There is a well-known and well-followed Professor of Korean Art History named Yoo Hong-joon (유홍준), who has written a series of best-selling books on the Korean art and historical artifacts spread out across the country. He is even highly respected in North Korea—they invited him to come up and write about the North Korean sites, which he gladly obliged to. He is a great orator and a story-teller. I can listen to him talk all day. Anyway, when he was put in charge of the Korea Heritage Service, a government wing that oversees the national treasures and historical artifacts, one of the first things he did was to visit Gyeongbokgung and walk the grounds when it was closed.

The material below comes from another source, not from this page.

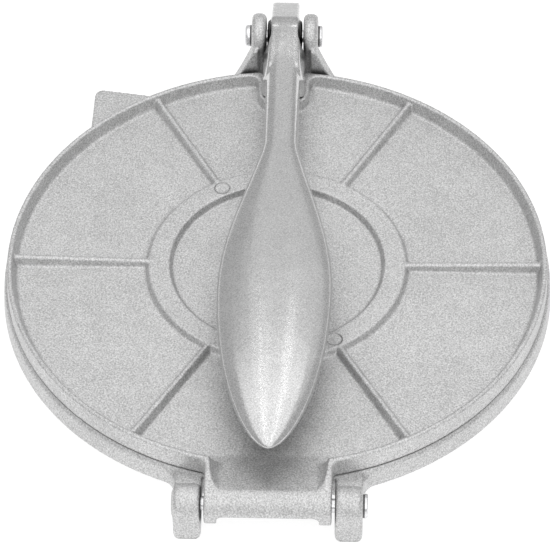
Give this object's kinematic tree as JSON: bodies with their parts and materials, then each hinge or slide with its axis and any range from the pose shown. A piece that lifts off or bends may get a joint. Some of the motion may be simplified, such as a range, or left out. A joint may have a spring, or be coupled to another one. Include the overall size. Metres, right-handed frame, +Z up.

He asked the head of security walking with him who has worked there for over 30 years, “when is Gyeongbokgung the prettiest?” The answer, Professor Yoo admits, came to him completely unexpected.
When it rains and there are no visitors, you sit on the ground level at the southeast corner of the courtyard and see the rainwater flow through the creases of the stone pavement.

Something Prof. Yoo never, ever, has even thought of, with all of his knowledge and experience, he said. So he actually waited for a rainy day and did exactly as he was told—where to sit and what time of day. He firsthand saw the dreamlike imagery of rainwater slowly, randomly, and unevenly flowing through to the drainage and realized something—all the books in the world couldn’t tell you the real hidden beauty only a person who sees it everyday can experience. So, he pleaded to his viewers. Get out there. Go visit.
It indeed is something I would love to see one day (but probably won’t be able to).
Thank you for the photos of Hanbok, the palace and part of your lovely family. You and the girls are having a great memorable visit. Your storytelling is enjoyable (and informative).